The number of women’s Republican Clubs grew even after the party’s national defeat in 1932, but their relationship to the party varied considerably. Some were tied into the local party structure, some were completely independent, some even worked for candidates not endorsed by the party. Separate clubs for black and white women often meant they had different agendas as well as a different membership. Clubs met in regional conferences and even sent delegates to national meetings, but often went their own way and pursued their own agendas. In 1937, as part of his strategy to rebuild a devastated party, the new RNC chairman decided to turn local Republican women into loyal Republican workers. To do this he appointed Maine National Committeewoman Marion Martin as his assistant for women’s activities. She founded the National Federation of Women’s Republican Clubs (NFWRC) and over the next few years brought most Republican women’s clubs under its umbrella. As an employee of the RNC, head of its Women’s Division, and executive director of the NFWRC, Martin “was intent on creating a women’s political machine.” (72) While encouraging education about politics, she discouraged independence. She wanted women to be articulate exponents of Republican philosophy and policies to their communities, not sources of dissension inside the party. Her Republican women would always put the good of the party first; they did not discuss or lobby on issues on which there was friction within the party. For example, “colored” women’s Republican clubs were welcome to join the federation, but state federations were free to exclude them. Martin thought work without complaint or controversy was the way to gain respect within Republican circles, and that eventually the men would reward women’s hard work.

After the Republicans won both Houses of Congress in 1946, Martin was fired for political reasons. Her creation took advantage of this to cut some of the apron strings to the RNC. While still supported financially, in the next few years the NFWRC separated from the RNC’s Women’s Division, put its own elected President as CEO in place of an executive director paid and beholden to the RNC, changed its name to the National Federation of Republican Women (NFRW), and concentrated on raising more of its own funds. It also expanded its base by appealing to new constituencies, primarily by returning to “the themes of a separate female politics and of women’s moral superiority that Martin had sought to relegate to the past.” (99) In the 1950s NFRW membership reached around half a million. Many of these new members had started in politics as right-wing activists – damning the New Deal as socialistic, opposing entry into World War II, denouncing international organizations such as the UN, seeing Communists in every government agency and behind everything they did not like. They shifted the NFRW in a decidedly conservative direction.

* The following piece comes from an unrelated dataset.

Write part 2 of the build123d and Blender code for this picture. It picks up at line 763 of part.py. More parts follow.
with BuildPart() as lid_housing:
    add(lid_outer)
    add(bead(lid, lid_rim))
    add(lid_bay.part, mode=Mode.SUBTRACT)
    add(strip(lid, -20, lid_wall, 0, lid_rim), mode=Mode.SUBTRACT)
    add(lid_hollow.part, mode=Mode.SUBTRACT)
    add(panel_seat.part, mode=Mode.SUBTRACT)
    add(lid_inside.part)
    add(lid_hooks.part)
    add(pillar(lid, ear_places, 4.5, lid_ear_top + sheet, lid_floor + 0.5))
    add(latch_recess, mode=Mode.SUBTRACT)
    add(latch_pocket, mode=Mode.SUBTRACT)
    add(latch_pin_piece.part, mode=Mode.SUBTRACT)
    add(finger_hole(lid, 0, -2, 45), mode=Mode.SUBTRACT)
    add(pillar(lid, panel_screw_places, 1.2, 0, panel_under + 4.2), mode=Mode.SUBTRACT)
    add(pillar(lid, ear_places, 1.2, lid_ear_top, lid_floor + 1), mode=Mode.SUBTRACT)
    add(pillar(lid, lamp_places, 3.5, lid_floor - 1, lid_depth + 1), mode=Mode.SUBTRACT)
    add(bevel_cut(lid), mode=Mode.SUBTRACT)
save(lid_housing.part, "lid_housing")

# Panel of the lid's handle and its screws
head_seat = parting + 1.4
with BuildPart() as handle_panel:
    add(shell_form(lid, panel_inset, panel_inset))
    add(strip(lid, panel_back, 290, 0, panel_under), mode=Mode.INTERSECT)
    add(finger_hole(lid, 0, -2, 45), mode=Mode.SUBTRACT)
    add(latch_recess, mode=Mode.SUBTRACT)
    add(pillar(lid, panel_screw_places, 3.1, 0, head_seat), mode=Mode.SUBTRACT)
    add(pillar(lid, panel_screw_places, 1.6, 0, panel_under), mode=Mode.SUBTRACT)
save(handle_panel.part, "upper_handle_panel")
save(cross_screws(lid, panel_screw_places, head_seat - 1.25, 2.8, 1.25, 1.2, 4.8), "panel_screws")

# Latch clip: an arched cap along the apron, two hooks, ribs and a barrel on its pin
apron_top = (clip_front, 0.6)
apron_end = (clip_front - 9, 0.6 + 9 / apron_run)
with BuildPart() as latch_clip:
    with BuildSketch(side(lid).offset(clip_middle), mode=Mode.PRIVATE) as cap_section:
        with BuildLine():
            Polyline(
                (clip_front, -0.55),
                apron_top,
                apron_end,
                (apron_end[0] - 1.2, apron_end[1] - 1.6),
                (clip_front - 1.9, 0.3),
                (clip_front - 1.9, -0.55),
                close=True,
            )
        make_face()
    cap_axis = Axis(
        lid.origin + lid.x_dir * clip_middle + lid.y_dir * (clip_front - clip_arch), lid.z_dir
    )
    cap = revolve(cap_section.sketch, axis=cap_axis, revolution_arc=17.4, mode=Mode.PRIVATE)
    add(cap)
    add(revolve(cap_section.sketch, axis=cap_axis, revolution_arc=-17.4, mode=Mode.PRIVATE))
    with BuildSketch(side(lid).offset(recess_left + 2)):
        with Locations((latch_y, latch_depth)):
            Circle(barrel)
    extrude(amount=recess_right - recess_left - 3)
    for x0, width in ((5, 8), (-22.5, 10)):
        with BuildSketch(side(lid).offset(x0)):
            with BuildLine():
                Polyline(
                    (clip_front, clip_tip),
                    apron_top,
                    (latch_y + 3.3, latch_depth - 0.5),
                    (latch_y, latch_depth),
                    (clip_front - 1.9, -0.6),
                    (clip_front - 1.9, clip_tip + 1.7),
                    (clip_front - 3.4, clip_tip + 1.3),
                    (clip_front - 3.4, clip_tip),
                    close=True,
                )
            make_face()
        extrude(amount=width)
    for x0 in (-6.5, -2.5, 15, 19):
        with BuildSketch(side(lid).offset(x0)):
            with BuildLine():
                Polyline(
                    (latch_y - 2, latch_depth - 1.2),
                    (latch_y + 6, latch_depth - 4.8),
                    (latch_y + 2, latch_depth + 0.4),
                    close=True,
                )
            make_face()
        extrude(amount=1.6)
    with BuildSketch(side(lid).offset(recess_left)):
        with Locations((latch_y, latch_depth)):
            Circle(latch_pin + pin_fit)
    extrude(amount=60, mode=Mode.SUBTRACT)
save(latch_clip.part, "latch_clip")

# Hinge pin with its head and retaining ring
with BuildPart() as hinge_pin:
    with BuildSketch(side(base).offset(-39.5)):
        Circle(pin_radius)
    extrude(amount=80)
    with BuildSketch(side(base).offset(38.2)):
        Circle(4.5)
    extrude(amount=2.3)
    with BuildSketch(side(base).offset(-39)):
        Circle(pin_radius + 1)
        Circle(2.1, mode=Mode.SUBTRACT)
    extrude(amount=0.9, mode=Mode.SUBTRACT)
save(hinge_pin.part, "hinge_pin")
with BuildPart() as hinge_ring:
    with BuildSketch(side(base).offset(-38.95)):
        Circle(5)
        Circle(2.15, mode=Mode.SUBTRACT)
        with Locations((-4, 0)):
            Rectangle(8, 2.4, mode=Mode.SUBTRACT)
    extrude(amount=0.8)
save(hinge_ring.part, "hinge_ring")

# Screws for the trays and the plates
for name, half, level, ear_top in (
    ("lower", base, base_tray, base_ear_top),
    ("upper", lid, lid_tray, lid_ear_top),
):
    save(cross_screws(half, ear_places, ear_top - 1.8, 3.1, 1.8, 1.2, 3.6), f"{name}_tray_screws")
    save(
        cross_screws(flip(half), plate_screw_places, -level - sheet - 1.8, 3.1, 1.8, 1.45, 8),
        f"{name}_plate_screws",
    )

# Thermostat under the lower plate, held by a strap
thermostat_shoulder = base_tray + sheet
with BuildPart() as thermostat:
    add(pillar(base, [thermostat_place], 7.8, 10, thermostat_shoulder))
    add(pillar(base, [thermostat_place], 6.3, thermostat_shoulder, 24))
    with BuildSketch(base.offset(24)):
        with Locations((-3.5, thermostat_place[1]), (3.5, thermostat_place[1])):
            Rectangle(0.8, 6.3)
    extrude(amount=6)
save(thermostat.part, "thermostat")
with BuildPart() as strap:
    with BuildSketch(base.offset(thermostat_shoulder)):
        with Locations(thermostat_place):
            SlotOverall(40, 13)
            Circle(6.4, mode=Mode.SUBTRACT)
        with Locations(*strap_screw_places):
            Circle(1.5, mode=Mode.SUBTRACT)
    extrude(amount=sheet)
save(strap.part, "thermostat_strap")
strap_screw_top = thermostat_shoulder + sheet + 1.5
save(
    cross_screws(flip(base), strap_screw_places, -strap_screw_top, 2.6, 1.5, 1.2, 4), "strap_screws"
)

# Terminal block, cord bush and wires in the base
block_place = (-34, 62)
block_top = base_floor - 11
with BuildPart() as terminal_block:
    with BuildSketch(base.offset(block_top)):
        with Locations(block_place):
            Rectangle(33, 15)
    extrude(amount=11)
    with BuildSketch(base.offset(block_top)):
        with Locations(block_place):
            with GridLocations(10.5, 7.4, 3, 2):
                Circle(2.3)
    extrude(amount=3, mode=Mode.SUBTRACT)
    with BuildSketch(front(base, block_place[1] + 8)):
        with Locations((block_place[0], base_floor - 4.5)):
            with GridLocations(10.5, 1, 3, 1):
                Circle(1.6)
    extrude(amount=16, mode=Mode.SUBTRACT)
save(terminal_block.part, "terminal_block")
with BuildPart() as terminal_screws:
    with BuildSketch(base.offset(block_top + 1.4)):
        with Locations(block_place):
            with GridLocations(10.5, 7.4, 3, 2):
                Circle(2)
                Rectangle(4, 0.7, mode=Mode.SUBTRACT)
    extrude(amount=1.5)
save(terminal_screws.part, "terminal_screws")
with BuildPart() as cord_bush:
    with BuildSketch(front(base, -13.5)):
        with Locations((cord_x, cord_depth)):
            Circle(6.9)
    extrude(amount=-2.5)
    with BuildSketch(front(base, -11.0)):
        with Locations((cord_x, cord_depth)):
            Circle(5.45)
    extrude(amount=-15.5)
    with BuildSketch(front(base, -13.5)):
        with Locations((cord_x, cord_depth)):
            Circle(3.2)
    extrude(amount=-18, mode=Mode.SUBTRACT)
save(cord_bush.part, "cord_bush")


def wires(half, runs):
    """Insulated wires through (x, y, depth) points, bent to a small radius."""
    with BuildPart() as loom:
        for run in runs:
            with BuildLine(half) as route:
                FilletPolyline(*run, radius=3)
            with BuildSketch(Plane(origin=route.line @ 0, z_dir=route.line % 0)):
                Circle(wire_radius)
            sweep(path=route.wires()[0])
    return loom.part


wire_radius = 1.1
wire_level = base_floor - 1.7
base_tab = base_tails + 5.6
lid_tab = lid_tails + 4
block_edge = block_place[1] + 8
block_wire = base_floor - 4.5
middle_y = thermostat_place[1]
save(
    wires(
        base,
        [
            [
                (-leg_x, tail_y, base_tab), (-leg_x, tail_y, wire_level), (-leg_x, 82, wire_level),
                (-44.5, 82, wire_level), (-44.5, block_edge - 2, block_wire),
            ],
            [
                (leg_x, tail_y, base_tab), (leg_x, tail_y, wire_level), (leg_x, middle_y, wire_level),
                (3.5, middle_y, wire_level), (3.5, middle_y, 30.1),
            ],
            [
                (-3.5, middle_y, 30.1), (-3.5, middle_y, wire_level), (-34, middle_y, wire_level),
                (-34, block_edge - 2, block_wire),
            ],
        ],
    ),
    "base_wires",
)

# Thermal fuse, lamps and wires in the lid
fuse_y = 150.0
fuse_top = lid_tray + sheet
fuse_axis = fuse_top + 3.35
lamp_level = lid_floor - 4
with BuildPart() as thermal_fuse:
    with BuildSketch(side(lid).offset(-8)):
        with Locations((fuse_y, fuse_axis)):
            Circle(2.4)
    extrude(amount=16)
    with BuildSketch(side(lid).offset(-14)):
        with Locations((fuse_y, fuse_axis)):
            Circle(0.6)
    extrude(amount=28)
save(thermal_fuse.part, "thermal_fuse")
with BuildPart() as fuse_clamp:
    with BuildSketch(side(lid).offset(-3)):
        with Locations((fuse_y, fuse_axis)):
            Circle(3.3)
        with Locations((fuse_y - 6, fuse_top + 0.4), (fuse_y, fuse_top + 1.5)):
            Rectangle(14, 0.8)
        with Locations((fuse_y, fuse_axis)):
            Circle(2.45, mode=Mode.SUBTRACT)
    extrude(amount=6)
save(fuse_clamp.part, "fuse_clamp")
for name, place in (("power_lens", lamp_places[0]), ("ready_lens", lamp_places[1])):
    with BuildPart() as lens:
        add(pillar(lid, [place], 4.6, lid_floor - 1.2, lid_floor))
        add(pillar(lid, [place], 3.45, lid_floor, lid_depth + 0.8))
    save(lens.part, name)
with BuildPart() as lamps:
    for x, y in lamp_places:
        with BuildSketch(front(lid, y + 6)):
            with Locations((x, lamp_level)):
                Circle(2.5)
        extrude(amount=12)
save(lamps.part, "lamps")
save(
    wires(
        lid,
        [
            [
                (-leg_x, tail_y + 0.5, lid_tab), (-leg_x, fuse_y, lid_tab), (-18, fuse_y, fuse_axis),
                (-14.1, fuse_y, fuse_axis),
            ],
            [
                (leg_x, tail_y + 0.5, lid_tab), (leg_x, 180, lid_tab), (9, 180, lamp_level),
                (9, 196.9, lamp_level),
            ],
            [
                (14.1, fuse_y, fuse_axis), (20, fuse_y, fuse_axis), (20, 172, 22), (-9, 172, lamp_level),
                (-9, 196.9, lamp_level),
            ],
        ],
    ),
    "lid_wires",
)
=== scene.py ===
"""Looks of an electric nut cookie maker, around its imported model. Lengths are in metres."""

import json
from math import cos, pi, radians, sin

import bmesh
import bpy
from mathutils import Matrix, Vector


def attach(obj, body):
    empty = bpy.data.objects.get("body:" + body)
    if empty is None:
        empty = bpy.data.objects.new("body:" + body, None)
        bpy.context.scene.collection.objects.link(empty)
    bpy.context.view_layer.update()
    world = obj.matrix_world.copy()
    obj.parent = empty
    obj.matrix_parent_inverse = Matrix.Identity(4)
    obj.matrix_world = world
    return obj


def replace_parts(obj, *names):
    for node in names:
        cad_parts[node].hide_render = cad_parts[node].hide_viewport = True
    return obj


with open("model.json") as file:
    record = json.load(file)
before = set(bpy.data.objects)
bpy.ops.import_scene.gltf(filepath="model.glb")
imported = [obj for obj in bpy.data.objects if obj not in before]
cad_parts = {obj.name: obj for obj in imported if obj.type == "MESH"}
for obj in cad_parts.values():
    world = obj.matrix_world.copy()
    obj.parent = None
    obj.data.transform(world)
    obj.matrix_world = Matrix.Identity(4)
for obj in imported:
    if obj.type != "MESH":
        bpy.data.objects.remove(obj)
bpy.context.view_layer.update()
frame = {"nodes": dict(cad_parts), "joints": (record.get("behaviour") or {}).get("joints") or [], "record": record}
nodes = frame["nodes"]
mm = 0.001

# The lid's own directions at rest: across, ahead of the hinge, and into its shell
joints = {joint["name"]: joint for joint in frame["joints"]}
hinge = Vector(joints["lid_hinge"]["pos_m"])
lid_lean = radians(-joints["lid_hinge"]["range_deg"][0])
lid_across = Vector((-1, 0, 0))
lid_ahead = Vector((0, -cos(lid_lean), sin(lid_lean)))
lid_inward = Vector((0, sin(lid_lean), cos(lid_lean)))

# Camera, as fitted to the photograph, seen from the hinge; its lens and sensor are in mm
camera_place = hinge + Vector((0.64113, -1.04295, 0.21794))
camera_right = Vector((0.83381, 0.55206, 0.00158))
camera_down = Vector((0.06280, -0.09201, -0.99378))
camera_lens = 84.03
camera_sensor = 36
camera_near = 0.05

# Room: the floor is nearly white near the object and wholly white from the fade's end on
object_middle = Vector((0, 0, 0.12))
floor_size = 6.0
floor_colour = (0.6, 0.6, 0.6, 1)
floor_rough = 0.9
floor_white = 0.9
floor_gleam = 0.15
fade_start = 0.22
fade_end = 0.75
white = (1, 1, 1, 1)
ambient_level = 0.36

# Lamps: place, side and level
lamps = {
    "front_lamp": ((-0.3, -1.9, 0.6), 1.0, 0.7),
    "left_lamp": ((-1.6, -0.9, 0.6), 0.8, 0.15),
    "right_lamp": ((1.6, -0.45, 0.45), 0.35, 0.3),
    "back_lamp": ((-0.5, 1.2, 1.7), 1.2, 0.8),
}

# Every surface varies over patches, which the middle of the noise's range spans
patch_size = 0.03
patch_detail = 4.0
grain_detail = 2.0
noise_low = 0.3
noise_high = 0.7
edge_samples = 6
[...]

A small book written and self-published by NFRW activist Phyllis Schlafly helped conservatives capture the 1964 Republican Presidential nomination for Barry Goldwater. It also gave her the prominence to become First Vice President of the NFRW. When regulars sought to recapture all Republican bodies after Goldwater’s devastating defeat, they thwarted Schlafly’s campaign to become its next President. She left the NFRW, taking many committed Republican women with her. Instead of creating an alternative organization to the NFRW she started a monthly newsletter to give her followers her opinions on the issues of the day. Before 1972 her primary concerns had been foreign policy and national defense. Her readers’ response to the Congressional debate over the Equal Rights Amendment in 1970-1972 turned her attention to feminist concerns. The Supreme Court decision legalizing most abortions on January 23, 1973 added even more potent fuel. Phyllis Schlafly, who had never had any personal interest in women’s rights, and wanted Republican women to have their own agenda independent of the dictates of male party leaders (186), became the chief spokeswoman for the conservative opposition to anything supported by feminists.

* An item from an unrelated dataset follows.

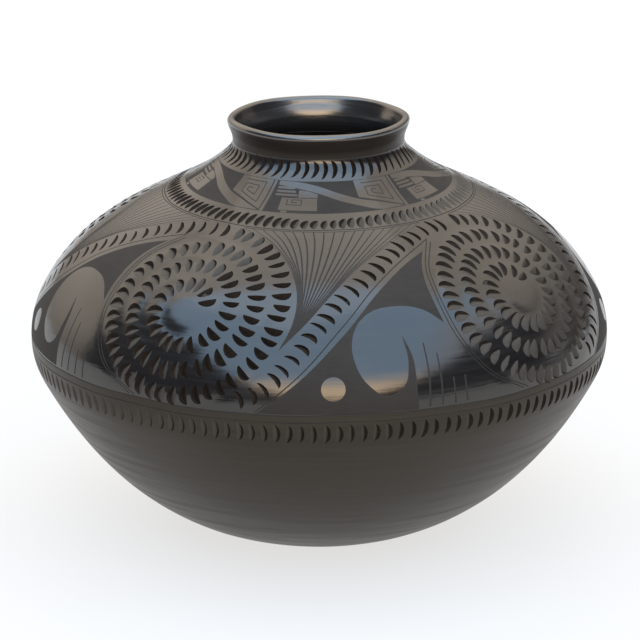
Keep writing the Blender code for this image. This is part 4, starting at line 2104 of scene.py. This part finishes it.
@dataclass
class Olla:
    """The whole pot: its wall, its ornament and its eight pieces."""

    first_medallion: float = -31.0
    shoulder: Repeat = Repeat(4, 81.5)
    frieze: Repeat = Repeat(6, 66.0)
    ring_groove_width: float = 0.6
    first_seed: int = 20
    carved: tuple[str, ...] = ("belly_coil", "lower_shoulder_coil", "upper_shoulder_coil", "neck_coil")
    burnished_inside: tuple[str, ...] = ("upper_shoulder_coil", "neck_coil")
    wall: Wall = field(init=False)
    dressing: Dressing = field(init=False)

    def __post_init__(self) -> None:
        """Take the belly's width from the frame, and lay out the wall and the finishes."""
        low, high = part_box("belly_coil")
        outline = Outline(belly_radius=round((high.x - low.x) / 2 / MM, 2))
        angles = [self.shoulder.moved(self.first_medallion, unit) for unit in range(self.shoulder.count)]
        self.wall = Wall(outline, [Chart(outline, angle) for angle in angles])
        self.dressing = Dressing(pot_finishes())

    @staticmethod
    def draw_notch_bands(plan: Plan) -> None:
        """Cut the bands of notches below the field, round the shoulder and on the collar.

        Args:
            plan: The plan that they are drawn on.
        """
        lower = Gouge(front=3.2, back=0.3, depth=1.3, taper=0.0, wall=1.9)
        shoulder = Gouge(front=3.3, back=1.0, depth=1.3, taper=0.0, wall=1.6)
        # The collar notches take the dark torn finish all over: painted shade in the notches.
        collar = Gouge(front=3.4, back=-1.3, depth=1.5, taper=0.25, wall=0.9, ground=Ground.STEEP)
        NotchBand(plan, *BANDS.lower_notches, count=152, seed=2, cut=lower).draw()
        NotchBand(
            plan, *BANDS.shoulder_notches, count=100, seed=3, cut=shoulder, heading=166.0, dip=2.8,
        ).draw()
        NotchBand(plan, *BANDS.collar_notches, count=60, seed=4, cut=collar, heading=-6.0).draw()

    def ornament(self, seams: list[float]) -> Sheet:
        """Draw the whole ornament and cut the plan out.

        Args:
            seams: The seams that it is cut along, lowest first.

        Returns:
            The plan in triangles.
        """
        plan = Plan(self.wall)
        plan.ring(seams[0], TurnedCoil.around)
        plan.ring(seams[-1], LipCoil.around)
        for along in (*seams[1:-1], BANDS.frieze_low, BANDS.frieze_high, BANDS.neck_low):
            plan.ring(along)
        for along in (BANDS.groove_low, BANDS.groove_high, BANDS.field_groove):
            plan.ring_groove(along, self.ring_groove_width)
        for unit in range(self.frieze.count):
            FriezeUnit(plan, self.frieze, unit).draw()
        for unit, chart in enumerate(self.wall.charts):
            FieldUnit(plan, self.shoulder, unit, Hand(self.first_seed + unit), chart).draw()
        self.draw_notch_bands(plan)
        return plan.cut_out(seams)

    def build(self) -> None:
        """Make the eight pieces, from the foot up."""
        seams = self.wall.outline.seams()
        sheet = self.ornament([seams[name][0] for name in self.carved] + [seams[self.carved[-1]][1]])
        BaseDish("base_dish", self.wall, "unglazed_base").build(self.dressing)
        TurnedCoil("lower_bowl_coil", self.wall, "satin_black").build(self.dressing)
        TurnedCoil("upper_bowl_coil", self.wall, "satin_black").build(self.dressing)
        for name in self.carved:
            inner = Ground.INSIDE if name in self.burnished_inside else Ground.RAW
            CarvedCoil(name, self.wall, "burnished_black", inner_ground=inner).build(sheet, self.dressing)
        LipCoil("lip_coil", self.wall, "burnished_black").build(self.dressing)


def main() -> None:
    """Build the pot and the studio."""
    logging.basicConfig(level=logging.INFO, format="%(name)s: %(message)s")
    Olla().build()
    Studio().build()


if __name__ == "__main__":
    main()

A different group of Republican women were motivated to join feminist causes and form feminist organizations. Many were active at different levels of the party, or in the NFRW; some were elected officials, political appointees or staff. These women put the ERA back into the Republican Platform in 1972, as well as pushed the party to put women into more decision making positions. One of them was Mary Louise Smith, who was chosen by President Ford in 1974 to be the first and only woman to chair the Republican National Committee. These women had influence because of their connections with party elites, particularly in the more moderate wing of the party. When Ronald Reagan became President, they were marginalized, and that’s where they stayed. By 1992 Smith could not even be elected a delegate to the Republican National Convention from her home state of Iowa.

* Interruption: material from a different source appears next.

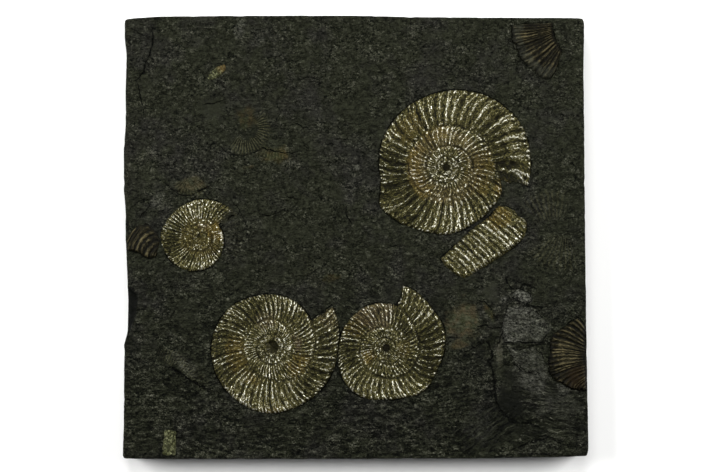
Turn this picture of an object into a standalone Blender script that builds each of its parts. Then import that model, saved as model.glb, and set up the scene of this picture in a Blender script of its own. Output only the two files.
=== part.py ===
"""A slab of black shale with pyritised Dactylioceras shells lying in its top face.

Metres, +Z up. The slab lies flat with its fossils up, its underside on z = 0
and its centre over the origin. +Y is the slab's far edge, +X its right edge.
"""
import math

import bmesh
import bpy
from mathutils import Matrix, Vector

MM = 0.001

# Driving dimensions. Lists of places are in millimetres from the slab's centre.
SLAB_THICKNESS = 15.0 * MM
SLAB_EDGE_CHAMFER = 0.5 * MM
POCKET_DEPTH = 1.2 * MM     # how deep the fossils are sunk in the shale
GAP = 0.3 * MM              # clearance between a fossil and its pocket
FLOOR_STEP = 0.03 * MM      # keeps the floors of neighbouring pockets apart

SLAB_OUTLINE = [
    (-99.5, 93.2), (-98.3, 94.2), (-84.1, 95.1), (-54.0, 95.4), (-2.4, 95.5),
    (24.2, 94.9), (62.1, 94.6), (95.6, 94.5), (97.9, 94.1), (98.4, 92.2),
    (98.1, 69.9), (98.4, 50.5), (98.7, 11.8), (99.1, -22.6), (99.5, -48.4),
    (100.1, -82.8), (100.2, -91.4), (99.5, -94.1), (91.3, -94.5), (53.5, -95.2),
    (-2.4, -95.4), (-66.9, -95.5), (-99.2, -95.3), (-100.2, -94.6), (-100.1, -89.7),
    (-99.8, -80.6), (-99.7, -61.3), (-99.6, -45.8), (-98.3, -41.5), (-98.0, -26.9),
    (-98.5, -10.6), (-99.0, -1.1), (-99.0, 11.8), (-99.8, 20.4), (-99.8, 37.6),
    (-99.0, 48.4), (-99.0, 63.4), (-98.6, 78.9), (-99.4, 85.8),
]

# A chip out of the left edge, and the lower bed that a break has laid bare.
CHIP_CENTRE = (-98.6, -31.9)
CHIP_LENGTH = 19.4 * MM
CHIP_REACH = 5.2 * MM
LOWER_BED_OUTLINE = [
    (60.4, -34.2), (62.9, -39.4), (57.8, -44.5), (59.1, -50.1), (57.8, -53.6),
    (59.5, -57.9), (60.4, -67.3), (62.1, -72.9), (66.4, -78.1), (76.0, -82.0),
    (102.0, -84.0), (102.0, -34.0),
]
LOWER_BED_DEPTH = 0.7 * MM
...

Conservatives won the culture war within the Republican Party, with the help of Schlafly’s Republican women. These women then used their clout within the party to expand their work beyond that of worker bees. They not only wrote the key planks in the Platform, but set the standards for many Republican candidates. By organizing against everything feminist, conservative Republican women gained the power inside their party that feminists wanted women to have.